De qué otra causa vendría la prevención, o el escozor, que a todo patriota —que así merezca ser llamado desde los fundadores hasta hoy—provocó siempre la participación de los gobiernos de Estados Unidos en la causa de la independencia de Cuba.
Una de las lecciones más notorias de nuestra historia, y de las más gravosas para olvidarla, es que los problemas de la Revolución, con sus más de 150 años de impulsos, retrocesos y remontadas, deben resolverse dentro de esta, nunca en su contra.
En esta tierra, cuando se abandona el camino de la Revolución, o este se debilita o desvirtúa, se termina, de alguna manera, en los pantanos de la anexión o de la intervención.
Todo lo anterior no es solo una enseñanza para quienes se dejan arrastrar a la contrarrevolución por causas diversas. También lo es para los líderes y hacedores todos de la Revolución: siempre tiene que existir una vía, una salida para la corrección y el mejoramiento a su interior.
A la Revolución no solo la legitiman sus leyes, sus líderes o sus políticas, que pueden llegar a ser más justicieras o erradas —pónganle el masculino—, sino además su capacidad de rectificación.
Se trata también, como le escuché defender hace poco a un ciudadano íntegro sometido a la insensibilidad burocrática, de que nadie se vea compulsado a la contrarrevolución para resolver los problemas de la Revolución.
Seríamos ingenuos si creyéramos que lo que está en juego ahora mismo, mientras nos enfrentamos a una de las más graves operaciones político-comunicacionales contra el país —dirigidas y financiadas por el Gobierno de Estados Unidos— es cualquier tipo de liderazgo prefabricado o pretencioso. La gran disputa estratégica es por la legitimidad de la Revolución y de su sistema político e institucional.
Quienes le hacen la pala interna no son más que fichas al servicio de la jugada que busca ese propósito, y que muy pronto —lo estamos viendo todavía sin el final de la provocación en marcha— serán sustituidas por otras que les parezcan más eficaces para el empeño.
La legitimidad, por supuesto, requiere de consensos, algo que los contrarios a la Revolución buscan quebrantar a toda marcha, sobre todo después del 11 de julio pasado, cuando creyeron ver señales de fracturas en ese valladar portentoso contra el que se estrellaron todos sus actos, desde los más bárbaros hasta los más siniestros, como el de Joe Biden de mantener las más de 240 medidas de la administración Trump, en medio del infortunio de la
COVID-19, pese a las promesas de campaña.

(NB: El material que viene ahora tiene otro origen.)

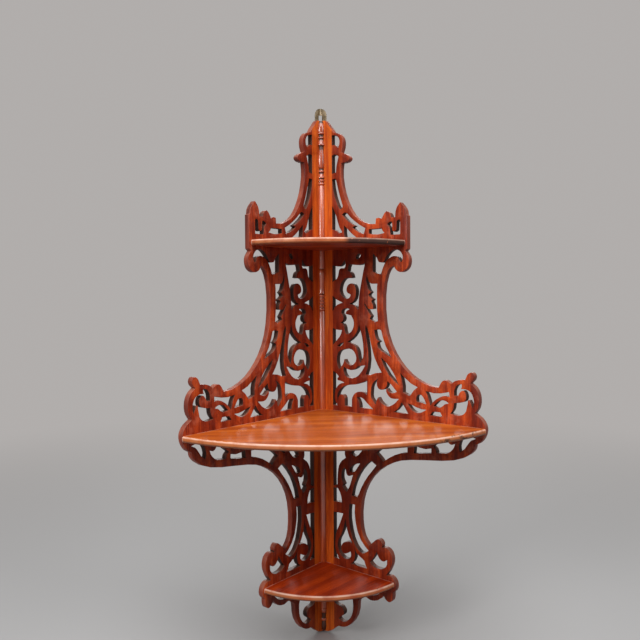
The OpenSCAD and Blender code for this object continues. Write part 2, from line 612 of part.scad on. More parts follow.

La ruptura de esas promesas, con el pretexto de los sucesos de la mencionada fecha, muestra la bajeza moral de un contendiente que, como denunció el presidente mexicano Manuel López Obrador, utiliza el bloqueo para impedir el bienestar del pueblo de Cuba con el propósito de que este, obligado por la necesidad, tenga que enfrentar a su propio Gobierno.
El cálculo, vil y canallezco, para usar calificativos de Obrador, choca contra una dignidad que el Presidente hermano considera, con toda razón, debiera premiarse internacionalmente.
Es la dignidad que nos da, como pueblo, la salida del «infortunio» de la pandemia, y nos dará la paz del presente y del futuro, y seguramente el bien, tan postergado como merecido.
Aunque las fichas con pretensión de ser reyes sigan apareciendo sobre el tablero, y hasta añoraron algún épico poema, que parece será el del olvido.